AVAILABLE DATA:
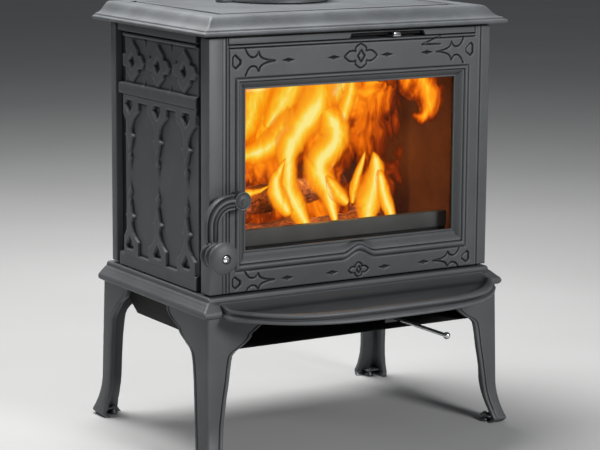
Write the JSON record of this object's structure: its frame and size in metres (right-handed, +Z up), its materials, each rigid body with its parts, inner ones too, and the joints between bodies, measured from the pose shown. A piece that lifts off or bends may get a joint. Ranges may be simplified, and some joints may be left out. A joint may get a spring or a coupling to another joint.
{
  "type": "wood burning stove",
  "caption": "Small cast-iron wood burning stove with a glazed right-hinged door, curved lever handle, bowed ash lip, sliding air controls, top flue collar and splayed legs.",
  "frame": {"origin": "on the floor, under the middle of the bounding box", "axes": "+Z up, +X to the right of a person facing the door, +Y from the door towards the back of the stove"},
  "size_m": [0.566, 0.5042, 0.708],
  "materials": {
    "painted_iron": "matte stove paint on cast iron",
    "burnt_iron": "bare iron, fire-stained",
    "dark_steel": "dark oxidised steel",
    "bright_steel": "bright polished steel",
    "sheet_steel": "dark painted sheet steel",
    "rope_seal": "knitted glass-fibre rope",
    "clear_glass": "clear ceramic glass",
    "fire_board": "rough vermiculite fire board, soot-stained",
    "firewood": "split logs with charred bark"
  },
  "bodies": {
    "stove": {"top_plate": "painted_iron", "flue_collar": "painted_iron", "collar_bolt_left": "dark_steel", "collar_bolt_right": "dark_steel", "base_plate": "painted_iron", "ash_lip": "painted_iron", "leg_front_left": "painted_iron", "leg_front_right": "painted_iron", "leg_rear_left": "painted_iron", "leg_rear_right": "painted_iron", "leg_bolt_front_left": "dark_steel", "leg_bolt_front_right": "dark_steel", "leg_bolt_rear_left": "dark_steel", "leg_bolt_rear_right": "dark_steel", "levelling_bolt_front_left": "dark_steel", "levelling_bolt_front_right": "dark_steel", "levelling_bolt_rear_left": "dark_steel", "levelling_bolt_rear_right": "dark_steel", "bottom_heat_shield": "sheet_steel", "shield_bracket_left": "sheet_steel", "shield_bracket_right": "sheet_steel", "rod_guide": "dark_steel", "front_frame": "painted_iron", "side_panel_left": "painted_iron", "side_panel_right": "painted_iron", "rear_frame": "painted_iron", "rear_heat_shield": "sheet_steel", "burn_plate_left": "fire_board", "burn_plate_right": "fire_board", "burn_plate_rear": "fire_board", "baffle_plate": "fire_board", "airwash_deflector": "burnt_iron", "grate": "burnt_iron", "log_guard": "burnt_iron", "firewood_log_front": "firewood", "firewood_log_back": "firewood", "firewood_log_top": "firewood", "hinge_pin_lower": "dark_steel", "hinge_pin_upper": "dark_steel", "latch_keeper": "dark_steel"},
    "door": {"door_frame": "painted_iron", "door_glass": "clear_glass", "glass_seal": "rope_seal", "door_rope_seal": "rope_seal", "glass_clip_upper_left": "dark_steel", "glass_clip_upper_right": "dark_steel", "glass_clip_lower_left": "dark_steel", "glass_clip_lower_right": "dark_steel"},
    "handle": {"handle_arm": "painted_iron", "handle_hub": "painted_iron", "handle_shaft": "dark_steel", "latch_cam": "dark_steel", "handle_knob": "painted_iron", "knob_screw": "bright_steel"},
    "air_slide": {"air_slider": "dark_steel", "air_knob": "painted_iron"},
    "air_rod": {"pull_rod": "bright_steel", "rod_ball": "bright_steel", "primary_air_damper": "dark_steel"}
  },
  "joints": [
    {"name": "door_hinge", "type": "hinge", "parent": "stove", "child": "door", "pos_m": [0.251, -0.09255, 0.452], "axis": [0, 0, 1], "range_deg": [0, 115]},
    {"name": "handle_turn", "type": "hinge", "parent": "door", "child": "handle", "pos_m": [-0.207, -0.10255, 0.4029], "axis": [0, 1, 0], "range_deg": [0, 60]},
    {"name": "air_lever_slide", "type": "slide", "parent": "stove", "child": "air_slide", "axis": [1, 0, 0], "range_m": [-0.074, 0.051]},
    {"name": "pull_rod_slide", "type": "slide", "parent": "stove", "child": "air_rod", "axis": [0, -1, 0], "range_m": [0, 0.06]}
  ]
}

DIRECTIONS: Reproduce the listing shown above in its entirety, exactly.

TASK RESPONSE:
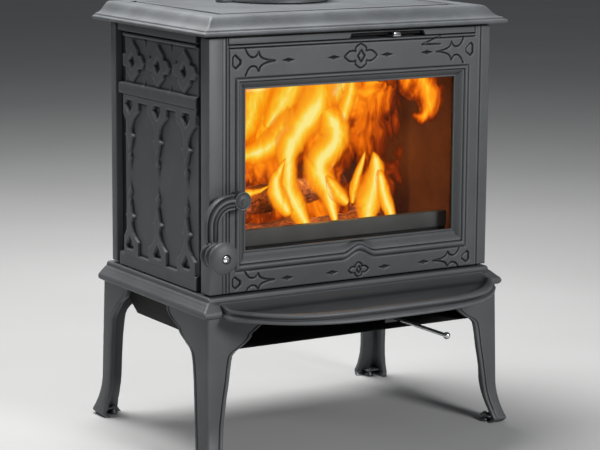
Write the JSON record of this object's structure: its frame and size in metres (right-handed, +Z up), its materials, each rigid body with its parts, inner ones too, and the joints between bodies, measured from the pose shown. A piece that lifts off or bends may get a joint. Ranges may be simplified, and some joints may be left out. A joint may get a spring or a coupling to another joint.
{
  "type": "wood burning stove",
  "caption": "Small cast-iron wood burning stove with a glazed right-hinged door, curved lever handle, bowed ash lip, sliding air controls, top flue collar and splayed legs.",
  "frame": {"origin": "on the floor, under the middle of the bounding box", "axes": "+Z up, +X to the right of a person facing the door, +Y from the door towards the back of the stove"},
  "size_m": [0.566, 0.5042, 0.708],
  "materials": {
    "painted_iron": "matte stove paint on cast iron",
    "burnt_iron": "bare iron, fire-stained",
    "dark_steel": "dark oxidised steel",
    "bright_steel": "bright polished steel",
    "sheet_steel": "dark painted sheet steel",
    "rope_seal": "knitted glass-fibre rope",
    "clear_glass": "clear ceramic glass",
    "fire_board": "rough vermiculite fire board, soot-stained",
    "firewood": "split logs with charred bark"
  },
  "bodies": {
    "stove": {"top_plate": "painted_iron", "flue_collar": "painted_iron", "collar_bolt_left": "dark_steel", "collar_bolt_right": "dark_steel", "base_plate": "painted_iron", "ash_lip": "painted_iron", "leg_front_left": "painted_iron", "leg_front_right": "painted_iron", "leg_rear_left": "painted_iron", "leg_rear_right": "painted_iron", "leg_bolt_front_left": "dark_steel", "leg_bolt_front_right": "dark_steel", "leg_bolt_rear_left": "dark_steel", "leg_bolt_rear_right": "dark_steel", "levelling_bolt_front_left": "dark_steel", "levelling_bolt_front_right": "dark_steel", "levelling_bolt_rear_left": "dark_steel", "levelling_bolt_rear_right": "dark_steel", "bottom_heat_shield": "sheet_steel", "shield_bracket_left": "sheet_steel", "shield_bracket_right": "sheet_steel", "rod_guide": "dark_steel", "front_frame": "painted_iron", "side_panel_left": "painted_iron", "side_panel_right": "painted_iron", "rear_frame": "painted_iron", "rear_heat_shield": "sheet_steel", "burn_plate_left": "fire_board", "burn_plate_right": "fire_board", "burn_plate_rear": "fire_board", "baffle_plate": "fire_board", "airwash_deflector": "burnt_iron", "grate": "burnt_iron", "log_guard": "burnt_iron", "firewood_log_front": "firewood", "firewood_log_back": "firewood", "firewood_log_top": "firewood", "hinge_pin_lower": "dark_steel", "hinge_pin_upper": "dark_steel", "latch_keeper": "dark_steel"},
    "door": {"door_frame": "painted_iron", "door_glass": "clear_glass", "glass_seal": "rope_seal", "door_rope_seal": "rope_seal", "glass_clip_upper_left": "dark_steel", "glass_clip_upper_right": "dark_steel", "glass_clip_lower_left": "dark_steel", "glass_clip_lower_right": "dark_steel"},
    "handle": {"handle_arm": "painted_iron", "handle_hub": "painted_iron", "handle_shaft": "dark_steel", "latch_cam": "dark_steel", "handle_knob": "painted_iron", "knob_screw": "bright_steel"},
    "air_slide": {"air_slider": "dark_steel", "air_knob": "painted_iron"},
    "air_rod": {"pull_rod": "bright_steel", "rod_ball": "bright_steel", "primary_air_damper": "dark_steel"}
  },
  "joints": [
    {"name": "door_hinge", "type": "hinge", "parent": "stove", "child": "door", "pos_m": [0.251, -0.09255, 0.452], "axis": [0, 0, 1], "range_deg": [0, 115]},
    {"name": "handle_turn", "type": "hinge", "parent": "door", "child": "handle", "pos_m": [-0.207, -0.10255, 0.4029], "axis": [0, 1, 0], "range_deg": [0, 60]},
    {"name": "air_lever_slide", "type": "slide", "parent": "stove", "child": "air_slide", "axis": [1, 0, 0], "range_m": [-0.074, 0.051]},
    {"name": "pull_rod_slide", "type": "slide", "parent": "stove", "child": "air_rod", "axis": [0, -1, 0], "range_m": [0, 0.06]}
  ]
}